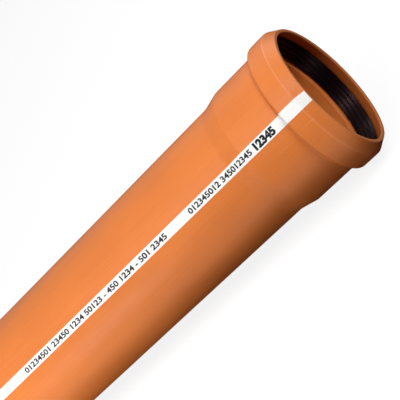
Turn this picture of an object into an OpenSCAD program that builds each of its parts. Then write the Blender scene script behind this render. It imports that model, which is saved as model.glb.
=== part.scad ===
// Drain pipe with a formed socket and a rubber lip seal.
// The axis lies along X with the mouth towards +X. The origin is on the axis at the
// socket's stop, where the plain end of the next pipe comes to rest.

/* [Pipe] */
// Outer diameter of the barrel
pipe_od = 110; // [75:5:200]
// Wall thickness of the barrel and of the formed socket
pipe_wall = 3.2; // [2.2:0.1:4.5]
// Laying length, from the plain end to the stop in the socket
laying_len = 500; // [250:10:3000]
// Wall that the chamfer leaves at the plain end
end_wall = 1.6; // [0.8:0.1:2]
// Angle of that chamfer to the axis
chamfer_angle = 15; // [10:1:45]

/* [Socket] */
// Room on the radius round the pipe that is pushed in
socket_gap = 0.3; // [0.1:0.05:0.6]
// Straight bore of the socket, from the stop to the ring groove
socket_bore_len = 44; // [30:0.5:90]
// Length over which the barrel widens into the socket
taper_len = 15.6; // [8:0.2:30]
// How far the ring groove stands out from the socket's bore
groove_rise = 5.05; // [4:0.05:8]
// Length of the shoulder behind the groove
shoulder_len = 2.8; // [2.4:0.1:8]
// Width of the groove's floor
groove_width = 13.4; // [11:0.1:22]
// Length of the cone that closes the groove in front
cone_len = 8.3; // [6.5:0.1:16]
// Straight lip at the mouth
mouth_len = 1.5; // [1.2:0.1:6]
// Wall at the mouth's trimmed edge
rim_wall = 2.8; // [1.8:0.1:4]

/* [Edges] */
// Radius of the bends at the shoulder and the groove
bend_r = 2; // [0.5:0.1:3]
// Radius of the two bends of the taper
taper_bend_r = 12; // [2:1:12]
// Radius of the sawn and trimmed edges
trim_r = 0.5; // [0.2:0.1:0.8]
// Pieces in each rounded corner
bend_steps = 4; // [2:1:8]

/* [Sealing ring] */
// Room between the ring and the walls of its groove
ring_gap = 0.1; // [0.05:0.05:0.3]
// Room on the radius between the lip's edge and a pipe in the socket
lip_gap = 0.1; // [0.05:0.05:0.25]
// Thickness of the ring's body on the groove's floor
ring_body = 1.6; // [1.2:0.1:2]
// Thickness of the lip at its edge
lip_edge = 0.9; // [0.6:0.1:1.2]
// Thickness of the lip at its root, where the slot behind it ends
lip_root = 1.2; // [0.8:0.1:1.6]
// How far the lip's edge stops short of the groove's back corner
lip_back = 0.5; // [0.3:0.1:3]
// How far the ring's heel reaches onto the cone, along the axis
heel_len = 1; // [0.5:0.1:4]
// Number of ridges round the lip
ridge_count = 3; // [2:1:4]
// Height of a ridge
ridge_h = 0.3; // [0.2:0.05:0.5]
// Width of a ridge
ridge_w = 1.1; // [0.8:0.1:2]

/* [Hidden] */
$fn = 96;

pipe_r = pipe_od / 2;
bore_r = pipe_r - pipe_wall;
socket_r = pipe_r + socket_gap;
groove_r = socket_r + groove_rise;
cone_angle = atan(groove_rise / cone_len);
shoulder_angle = atan(groove_rise / shoulder_len);
taper_angle = atan((socket_r - bore_r) / taper_len);

// Places along the axis, on the inside of the wall
plain_end_x = -laying_len;
stop_x = 0;
bore_end_x = stop_x + socket_bore_len;
groove_back_x = bore_end_x + shoulder_len;
groove_front_x = groove_back_x + groove_width;
cone_end_x = groove_front_x + cone_len;
mouth_x = cone_end_x + mouth_len;
taper_foot_x = stop_x - taper_len;
chamfer_len = (pipe_wall - end_wall) / tan(chamfer_angle);

// Shift along the axis between the inner and the outer corner of a bend
function miter(angle) = pipe_wall * tan(angle / 2);

// Points of an arc of radius r in the corner b of the path a, b, c
function corner(a, b, c, r) =
    let (
        to_a = (a - b) / norm(a - b),
        to_c = (c - b) / norm(c - b),
        half = acos(to_a * to_c) / 2,
        middle = (to_a + to_c) / norm(to_a + to_c),
        centre = b + middle * r / sin(half),
        start = b + to_a * r / tan(half) - centre,
        end = b + to_c * r / tan(half) - centre
    )
    [for (i = [0 : bend_steps])
        let (
            t = i / bend_steps,
            ray = start * (1 - t) + end * t
        )
        centre + ray * r / norm(ray)];

// Closed outline whose corners, given as [radius, place along the axis, rounding], are rounded
function rounded(path) =
    let (n = len(path))
    [for (i = [0 : n - 1])
        let (
            a = path[(i + n - 1) % n],
            b = path[i],
            c = path[(i + 1) % n]
        )
        each (b[2] > 0
            ? corner([a[0], a[1]], [b[0], b[1]], [c[0], c[1]], b[2])
            : [[b[0], b[1]]])];

// Turns an outline of [radius, place along the axis] round the X axis
module turned(outline) {
    rotate([0, 90, 0]) rotate_extrude() polygon(outline);
}

module pipe() {
    inner_bend = max(bend_r - pipe_wall, trim_r);
    outer = [
        [bore_r + end_wall, plain_end_x, trim_r / 2],
        [pipe_r, plain_end_x + chamfer_len, trim_r],
        [pipe_r, taper_foot_x - miter(taper_angle), taper_bend_r],
        [socket_r + pipe_wall, stop_x - miter(taper_angle), taper_bend_r],
        [socket_r + pipe_wall, bore_end_x - miter(shoulder_angle), bend_r],
        [groove_r + pipe_wall, groove_back_x - miter(shoulder_angle), bend_r],
        [groove_r + pipe_wall, groove_front_x + miter(cone_angle), bend_r],
        [socket_r + rim_wall, mouth_x, trim_r]
    ];
    inner = [
        [socket_r, mouth_x, trim_r],
        [socket_r, cone_end_x, trim_r],
        [groove_r, groove_front_x, inner_bend],
        [groove_r, groove_back_x, inner_bend],
        [socket_r, bore_end_x, bend_r],
        [socket_r, stop_x, 0],
        [bore_r, taper_foot_x, taper_bend_r],
        [bore_r, plain_end_x, trim_r / 2]
    ];
    color("#DC7A38") turned(rounded(concat(outer, inner)));
}

module sealing_ring() {
    floor_r = groove_r - ring_gap;
    lip_r = pipe_r + lip_gap;
    back_x = groove_back_x + ring_gap;
    lip_x = groove_back_x + lip_back;
    heel_x = groove_front_x + heel_len;
    heel_r = floor_r - heel_len * tan(cone_angle);
    lip_slope = (heel_r - lip_r) / (heel_x - lip_x);
    slot_r = floor_r - ring_body;
    slot_x = lip_x + (slot_r - lip_root - lip_r) / lip_slope;

    // Radius of the lip's inner face at a place along the axis
    function face_r(x) = lip_r + (x - lip_x) * lip_slope;

    ridge_pitch = (heel_x - lip_x) / (ridge_count + 1);
    ridges = [for (i = [ridge_count : -1 : 1])
        let (x = lip_x + i * ridge_pitch)
        each [
            [face_r(x + ridge_w / 2), x + ridge_w / 2, 0],
            [face_r(x) - ridge_h, x, ridge_h / 2],
            [face_r(x - ridge_w / 2), x - ridge_w / 2, 0]
        ]];
    outline = concat(
        [
            [floor_r, back_x, lip_edge / 3],
            [floor_r, groove_front_x, 0],
            [heel_r, heel_x, lip_edge / 3]
        ],
        ridges,
        [
            [lip_r, lip_x, lip_edge / 3],
            [lip_r + lip_edge, lip_x, lip_edge / 3],
            [slot_r, slot_x, 0],
            [slot_r, back_x, lip_edge / 3]
        ]
    );
    color("#1C1B1D") turned(rounded(outline));
}

pipe();
sealing_ring();
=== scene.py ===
"""Looks of a plastic drain pipe that lies on a pale studio floor.

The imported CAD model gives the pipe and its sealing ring. This script adds their surface
finishes, the white line and the black print along the barrel, the floor, the lights and
the camera. Everything is in metres, in the CAD model's frame: the axis lies along X, with
the mouth at +X. Sizes inside a finish are in mm.
"""

import math

import bmesh
import bpy
from mathutils import Matrix, Vector
from mathutils.bvhtree import BVHTree

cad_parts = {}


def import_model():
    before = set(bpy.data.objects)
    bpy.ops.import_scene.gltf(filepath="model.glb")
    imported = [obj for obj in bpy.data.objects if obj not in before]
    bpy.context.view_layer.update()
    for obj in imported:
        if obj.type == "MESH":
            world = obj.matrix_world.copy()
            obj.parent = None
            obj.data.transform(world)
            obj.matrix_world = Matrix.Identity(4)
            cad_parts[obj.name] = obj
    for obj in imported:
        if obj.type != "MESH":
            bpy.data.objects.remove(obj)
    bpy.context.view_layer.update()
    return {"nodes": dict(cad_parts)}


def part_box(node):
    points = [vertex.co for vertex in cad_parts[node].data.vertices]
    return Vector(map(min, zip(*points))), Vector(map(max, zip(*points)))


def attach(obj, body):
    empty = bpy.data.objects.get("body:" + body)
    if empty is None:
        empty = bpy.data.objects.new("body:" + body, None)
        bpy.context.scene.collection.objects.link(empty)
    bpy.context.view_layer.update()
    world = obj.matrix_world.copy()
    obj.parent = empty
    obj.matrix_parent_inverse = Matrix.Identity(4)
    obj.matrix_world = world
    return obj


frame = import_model()

MM = 0.001

# ---------------------------------------------------------------- places on the pipe

PIPE = frame["nodes"]["pipe"]
RING = frame["nodes"]["sealing_ring"]
PLAIN_END_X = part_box("pipe")[0].x
MOUTH_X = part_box("pipe")[1].x
FLOOR_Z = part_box("pipe")[0].z
BEAD_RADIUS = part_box("pipe")[1].z

# The plain end's chamfer along the pipe, and where the barrel starts to widen
CHAMFER = 6.0 * MM
TAPER_FOOT_X = -18.0 * MM

# The cone in front of the socket's bead, in mm: where its inside starts, the bead's corner
# outside, and how much the cone's radius falls for each mm along the pipe
CONE_START = 60.2
BEAD_CORNER = 61.1
CONE_FALL = 5.05 / 8.3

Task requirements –
Only the lines from the one bearing "slot_x = lip_x" through the one bearing "imported = [obj" should be repeated, exactly as given.

Answer –
    slot_x = lip_x + (slot_r - lip_root - lip_r) / lip_slope;

    // Radius of the lip's inner face at a place along the axis
    function face_r(x) = lip_r + (x - lip_x) * lip_slope;

    ridge_pitch = (heel_x - lip_x) / (ridge_count + 1);
    ridges = [for (i = [ridge_count : -1 : 1])
        let (x = lip_x + i * ridge_pitch)
        each [
            [face_r(x + ridge_w / 2), x + ridge_w / 2, 0],
            [face_r(x) - ridge_h, x, ridge_h / 2],
            [face_r(x - ridge_w / 2), x - ridge_w / 2, 0]
        ]];
    outline = concat(
        [
            [floor_r, back_x, lip_edge / 3],
            [floor_r, groove_front_x, 0],
            [heel_r, heel_x, lip_edge / 3]
        ],
        ridges,
        [
            [lip_r, lip_x, lip_edge / 3],
            [lip_r + lip_edge, lip_x, lip_edge / 3],
            [slot_r, slot_x, 0],
            [slot_r, back_x, lip_edge / 3]
        ]
    );
    color("#1C1B1D") turned(rounded(outline));
}

pipe();
sealing_ring();
=== scene.py ===
"""Looks of a plastic drain pipe that lies on a pale studio floor.

The imported CAD model gives the pipe and its sealing ring. This script adds their surface
finishes, the white line and the black print along the barrel, the floor, the lights and
the camera. Everything is in metres, in the CAD model's frame: the axis lies along X, with
the mouth at +X. Sizes inside a finish are in mm.
"""

import math

import bmesh
import bpy
from mathutils import Matrix, Vector
from mathutils.bvhtree import BVHTree

cad_parts = {}


def import_model():
    before = set(bpy.data.objects)
    bpy.ops.import_scene.gltf(filepath="model.glb")
    imported = [obj for obj in bpy.data.objects if obj not in before]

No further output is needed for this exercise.